Falta falar dos colaterais por Flávia Oliveira

Pouco se diz sobre perdas e ganhos de grupos populacionais afetados pela mazela original da sociedade brasileira, a desigualdade

por Flávia Oliveira no O Globo

Foto Marta Azevedo Foto Marta Azevedo

Faz quase três anos que o Brasil debate a reforma do sistema previdenciário. Noves fora a queda de braço política que, aguda no governo de Michel Temer, logrou se intensificar na recém-iniciada gestão de Jair Bolsonaro, as discussões se concentram na equação financeira, via economia de recursos, em detrimento da (necessária) qualidade da proposta. Pouco se diz sobre perdas e ganhos de grupos populacionais afetados pela mazela original da sociedade brasileira, a desigualdade. Menos ainda sobre o efeito cascata desses colaterais.

Passada a (longa) prova de fogo na Comissão de Constituição, Justiça e Cidadania (CCJC), é fundamental que o país se abra a uma reforma que leve em conta assimetrias estruturais. É o caso, por exemplo, da brutal informalidade que alcança mulheres e jovens e negros e os pouco escolarizados, aniquilando-lhes a capacidade contributiva na vida laboral e, com ela, a perspectiva de bem-estar na velhice.

Vale refletir sobre o quanto regras inalcançáveis de aposentadoria vão afetar os entrantes ou desalentar de vez quem sempre patinou no emprego com carteira assinada. A crise que eclodiu com a recessão do período 2014-2016 fez explodir o desemprego, que neste início de ano voltou ao patamar de 13 milhões de brasileiros, dado por si só dramático. Para completar, o pouco de recuperação que se vê ocorre na criação de postos precários, seja pela multiplicação dos conta própria sem CNPJ, seja via aumento do número de empregados sem carteira assinada e, por isso, alijados de benefícios trabalhistas e previdenciários.

O par de fenômenos combinados levou à substantiva elevação do total de brasileiros que deixaram de contribuir com o sistema previdenciário.
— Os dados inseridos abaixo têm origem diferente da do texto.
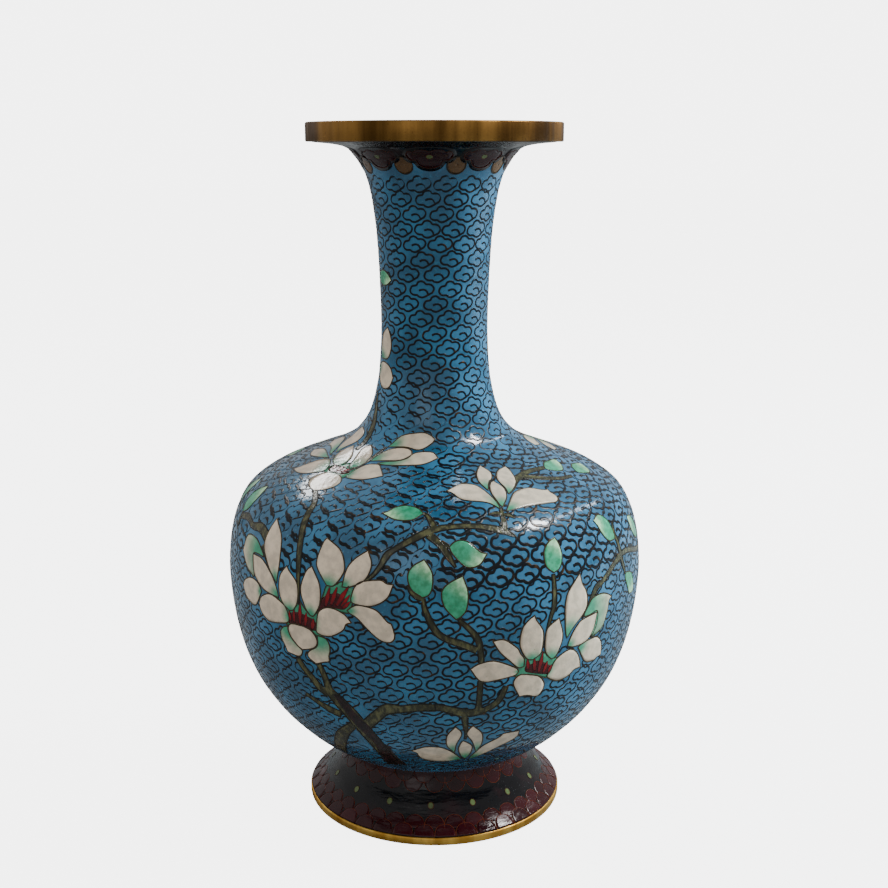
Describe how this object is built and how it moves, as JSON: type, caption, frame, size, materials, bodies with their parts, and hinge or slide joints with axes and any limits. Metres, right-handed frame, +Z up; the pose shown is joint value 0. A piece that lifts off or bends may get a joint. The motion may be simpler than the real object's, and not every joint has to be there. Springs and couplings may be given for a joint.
{
  "type": "cloisonne vase",
  "caption": "Round-bellied cloisonne vase with a slim flared neck, dish mouth, spreading foot, brass rims and magnolia inlays on a blue clouded ground.",
  "frame": {"origin": "centre of the foot, on the surface the vase stands on", "axes": "+Z up the vase's axis; -Y faces the side shown in the picture"},
  "size_m": [0.123, 0.123, 0.203],
  "materials": {
    "brass": "gilt brass, softly polished with an aged brown bloom",
    "copper": "raised sheet copper, hidden between the enamels",
    "silver_solder": "silver solder, hidden between the enamels",
    "blue_enamel": "polished sky-blue glass enamel with dark cloud wires",
    "dark_enamel": "glossy black glass enamel with dark red scale fills",
    "lining_enamel": "plain turquoise counter enamel, slightly matt",
    "petal_enamel": "polished cream enamel shading to green at the petal bases",
    "leaf_enamel": "polished green enamel shading to a pale tip",
    "bark_enamel": "polished olive-brown enamel"
  },
  "bodies": {
    "root": {"base_enamel": "lining_enamel", "belly_solder": "silver_solder", "bowl_shell": "copper", "collar_enamel": "dark_enamel", "far_left_blossom": "petal_enamel", "far_low_branch": "bark_enamel", "far_low_bud": "petal_enamel", "far_right_blossom": "petal_enamel", "far_top_blossom": "petal_enamel", "foot_enamel": "dark_enamel", "foot_rim": "brass", "foot_shell": "copper", "foot_solder": "silver_solder", "ground_enamel": "blue_enamel", "inner_enamel": "lining_enamel", "leaf_far_right": "leaf_enamel", "leaf_hanging": "leaf_enamel", "leaf_middle": "leaf_enamel", "leaf_right": "leaf_enamel", "leaf_shoulder": "leaf_enamel", "leaf_shoulder_end": "leaf_enamel", "leaf_upper_left": "leaf_enamel", "leaf_upright": "leaf_enamel", "left_blossom": "petal_enamel", "low_branch": "bark_enamel", "low_bud": "petal_enamel", "middle_blossom": "petal_enamel", "middle_branch": "bark_enamel", "mouth_dish": "copper", "mouth_rim": "brass", "mouth_solder": "silver_solder", "neck_shell": "copper", "neck_solder": "silver_solder", "right_blossom": "petal_enamel", "right_branch": "bark_enamel", "shoulder_blossom": "petal_enamel", "shoulder_bud": "petal_enamel", "shoulder_shell": "copper", "top_blossom": "petal_enamel"}
  },
  "joints": []
}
Dados da Pnad Contínua do IBGE mostram que, desde 2015 (ano em que o declínio da atividade econômica começou a detonar o emprego formal), o contingente de contribuintes reduziu-se em 1,843 milhão. Naquele ano, 65,7% dos ocupados recolhiam para a Previdência; em 2018, a proporção chegou a 63,2%.

A queda ocorreu, sobretudo, entre as mulheres (67,4% para 64,6%) e os brasileiros de baixa escolaridade. A proporção de contribuintes entre os ocupados sem instrução saiu de 34% para 28,6%; de 46,5% para 43,5% entre os que não completaram o ensino fundamental; de 59,6% para 54,2% entre os que concluíram apenas o ciclo básico. Em números absolutos, nos três grupos que reúnem os trabalhadores com menor nível de renda, 3,357 milhões de brasileiros pararam de contribuir.

Não é segredo que o mercado de trabalho tem fechado as portas para quem estudou pouco. As vagas são escassas e a remuneração, modesta, o que já aponta para uma trajetória laboral de vulnerabilidade. O que se analisa pouco no debate sobre reforma é como os trabalhadores expostos hoje à precarização chegarão ao fim da carreira.

Se como autônomos ou empregados não recolhem para o INSS, terão dificuldades em comprovar o tempo de contribuição. Serão obrigados a trabalhar por mais tempo até o período mínimo de habilitação para aposentadoria – 62 anos de idade para mulheres e 65, homens; 20 anos de contribuição. Ou acabarão na rede de assistência social, via Benefício de Prestação Continuada, aquele que a equipe do ministro Paulo Guedes, da Economia, quer fixar em um salário mínimo somente após os 70 anos, em vez dos atuais 65.

Não é por outro motivo que as aposentadorias até dois salários mínimos se dão predominantemente por idade, não por tempo de contribuição (30 anos para elas, 35 para eles). Mulheres da área urbana se aposentam por idade com 63,8 anos (dado Ipea), quase quatro além dos 60, pela dificuldade de comprovar a exigência atual de 15 anos de contribuição.

Se provoca economia de recursos, via postergação de desembolsos, as regras mais rígidas de aposentadoria pós-reforma podem também desidratar a arrecadação pelo peso da informalidade ou por absoluta descrença. Especialmente entre os jovens, é crescente a percepção subjetiva de que a Previdência não lhes servirá. Menos contribuições empurrarão o Estado para o córner. No presente, queda nas receitas que cobrem os benefícios de quem já se aposentou ou se aproxima; no futuro, pressão nos gastos com assistência pelo aumento da vulnerabilidade social. Além da reforma de qualidade, é urgente reencontro do país com o crescimento econômico assentado no trabalho formal, não no precário. É isso ou mais exclusão.